HALIFAX - Nova Scotia Premier Darrell Dexter has appointed an expert panel to give his fledgling NDP government advice on how to fix the province's rapidly deteriorating finances.

The premier, whose New Democrats won a majority government June 9, said the four-member panel will be given a broad mandate to recommend policies to get spending under control and spur economic growth.

"This is a serious point in time for this province," Dexter told a news conference Tuesday.

"We face great economic challenges. We face flat revenues. ... This is an opportunity, though, for us to put the province on the right footing."

The $70,000 report will be released in the fall, he said.

An independent review of the province's finances, released Monday, indicated the province could be saddled with a $1.3-billion deficit within the next three years, while its accumulated debt could jump $4 billion to a whopping $16 billion, unless big changes are made.

A political science professor said it's already clear what has to be done.

Jim Bickerton said the NDP should get used to the idea of running deficits to get the province through the global economic slump.

He said Dexter would be wise to lay the groundwork to back away from the NDP's key campaign pledge to balance the province's budget in 2010 without raising taxes or cutting spending.

"They won't be able to maintain that position," Bickerton said in an interview. "Going forward, it is not going to be possible."

The financial review concluded that under the province's existing balanced budget legislation the NDP will have to find or cut $809 million to balance its books in 2010-2011.

Bickerton, who teaches at St. Francis Xavier University in Antigonish, N.S., said Nova Scotia's finances are so tight the government will have little choice but to go into the red -- an approach most provinces have already adopted.

Drastic spending cuts and tax increases are not politically palatable options because such moves would cripple the province's social programs -- a non-starter for the NDP -- and stall any economic recovery, he said.

The professor said Dexter will likely be told he should amend the balanced budget legislation to allow for deficit financing.

"The balanced budget legislation is a straitjacket," he said. "It constrains governments from managing recessions when stimulus is needed."

On Tuesday, Dexter was repeatedly asked if he was still committed to delivering a balanced budget without cutting spending or raising taxes.

"I still believe that these things are not impossible to do," he said.

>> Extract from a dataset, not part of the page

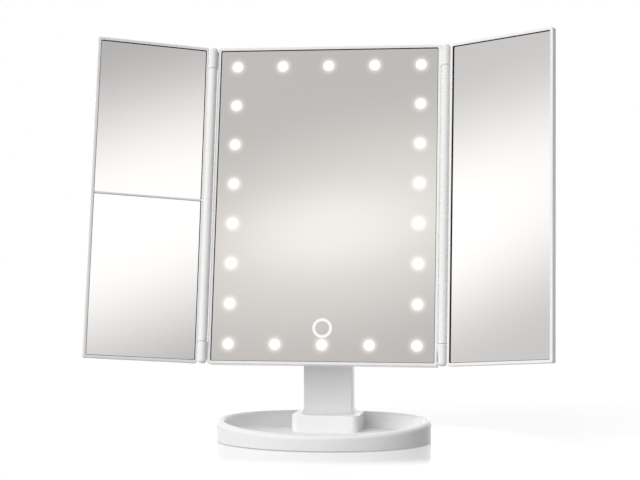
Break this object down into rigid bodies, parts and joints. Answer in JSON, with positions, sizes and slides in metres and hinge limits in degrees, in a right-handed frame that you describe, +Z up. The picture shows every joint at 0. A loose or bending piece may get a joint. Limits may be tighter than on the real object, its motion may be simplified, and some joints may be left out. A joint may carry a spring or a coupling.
{
  "type": "trifold vanity mirror",
  "caption": "Free-standing lit vanity mirror with a tilting main panel, hinged side mirrors that fold over it, a flat neck and an oval tray base.",
  "frame": {"origin": "on the table, at the centre of the oval base's underside", "axes": "+Z up; the mirror faces -Y and leans back; +X is the viewer's right"},
  "size_m": [0.3364, 0.114, 0.2976],
  "materials": {
    "white_plastic": "glossy moulded white",
    "mirror_glass": "silvered float glass",
    "light_window": "frosted clear window, lit warm white",
    "steel": "zinc-plated",
    "tape": "foam tape",
    "grey_rubber": "matte",
    "strip_film": "matte film",
    "phosphor": "resin",
    "board_green": "solder mask",
    "brass": "plain",
    "cell_jacket": "plain sleeve",
    "dark_plastic": "matte",
    "wire_jacket": "matte"
  },
  "bodies": {
    "base": {"base_tray": "white_plastic", "pedestal": "white_plastic", "base_plate": "white_plastic", "base_plate_screws": "steel", "foot_pad": "grey_rubber", "neck": "white_plastic", "neck_cover": "white_plastic", "neck_cover_screws": "steel", "neck_foot_screws": "steel", "pedestal_screws": "steel", "tilt_bolt": "steel", "tilt_nut": "steel", "friction_washers": "grey_rubber", "pivot_caps": "white_plastic"},
    "head": {"tilt_bracket": "white_plastic", "bracket_screws": "steel", "head_frame": "white_plastic", "head_back": "white_plastic", "head_screws": "steel", "main_mirror": "mirror_glass", "main_mirror_tape": "tape", "led_windows": "light_window", "touch_ring": "light_window", "led_strip": "strip_film", "leds": "phosphor", "control_board": "board_green", "touch_spring": "brass", "board_screws": "steel", "batteries": "cell_jacket", "battery_contacts": "steel", "battery_springs": "steel", "usb_inlet": "steel", "switch_body": "dark_plastic", "wiring": "wire_jacket", "left_hinge_pins": "steel", "right_hinge_pins": "steel"},
    "battery_door": {"battery_cover": "white_plastic"},
    "power_switch": {"switch_knob": "dark_plastic"},
    "left_wing": {"left_wing_frame": "white_plastic", "left_upper_mirror": "mirror_glass", "left_lower_mirror": "mirror_glass", "left_wing_tape": "tape"},
    "right_wing": {"right_wing_frame": "white_plastic", "right_mirror": "mirror_glass", "right_wing_tape": "tape"}
  },
  "joints": [
    {"name": "head_tilt", "type": "hinge", "parent": "base", "child": "head", "pos_m": [0, 0.03, 0.116], "axis": [-1, 0, 0], "range_deg": [-15, 70]},
    {"name": "left_wing_fold", "type": "hinge", "parent": "head", "child": "left_wing", "pos_m": [-0.0875, 0.00769, 0.17375], "axis": [0, 0.1736, 0.9848], "range_deg": [-24.5, 155.5]},
    {"name": "right_wing_fold", "type": "hinge", "parent": "head", "child": "right_wing", "pos_m": [0.0875, 0.00769, 0.17375], "axis": [0, -0.1736, -0.9848], "range_deg": [-27, 153]},
    {"name": "battery_cover_slide", "type": "slide", "parent": "head", "child": "battery_door", "axis": [0, 0.1736, 0.9848], "range_m": [0, 0.06]},
    {"name": "switch_slide", "type": "slide", "parent": "head", "child": "power_switch", "axis": [1, 0, 0], "range_m": [0, 0.003]}
  ]
}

The panel members are Donald Savoie of the University of Moncton, Elizabeth Beale, president of the Atlantic Provinces Economic Council, Tim O'Neil, former vice-president of the Bank of Montreal, and economist Lars Osberg of Dalhousie University.

Liberal critic Diana Whalen said the NDP's "unrealistic" campaign commitments left the party with no room to manoeuvre.

"If you know accounting, you know there are only two ways to get more money: either raise revenue or cuts expenses," she said. "They've made promises to do neither."

Bickerton said the financial review and the government's promise to consult with Nova Scotians could mark the beginning of a bid to change the political discourse in a province where "deficit" is a dirty word.

"Nova Scotians have been told, over and over for so many years, that deficits are the worst possible thing that can happen," he said. "That's become the accepted wisdom in this province."

During the election campaign, all party leaders said they were opposed to carrying budgetary deficits.

Dexter has argued deficits are unwise because the province is already carrying too much debt. At $12 billion and rising, Nova Scotia's accumulated per capita debt is the second largest in Canada, eclipsed only by Newfoundland's burden.

During the election campaign, Halifax-based pollster Don Mills said voters rejected deficit financing as a means of stimulating the economy because of a widespread awareness of the province's huge debt.

However, attitudes in the province may have changed, said Peter Butler, a political sociologist at Dalhousie University in Halifax.

He said he conducted public opinion research earlier this year for the former Conservative government that indicated Nova Scotians were ready to embrace deficits.

"There's no question that the (Rodney) MacDonald government had been given an endorsement by the people to run a deficit," he said.

"There was nobody who we talked to in our many focus groups who was fundamentally opposed to that idea. ... Simply put, their attitudes had changed."

Butler, who used to do polling for the Conservative party, said the Nova Scotians he talked to made it clear that going into the red was understandable, given the worsening economy.

"They thought the government was being a little too ideological," he said, noting that the interviews were conducted in late 2008 and early 2009. "At the time I did the research, that was clear."

Butler said the Tories ignored his study, pressing ahead instead with a complex plan to balance the province's books by suspending payments on the debt -- a move that led to the defeat of the government in the legislature on May 4.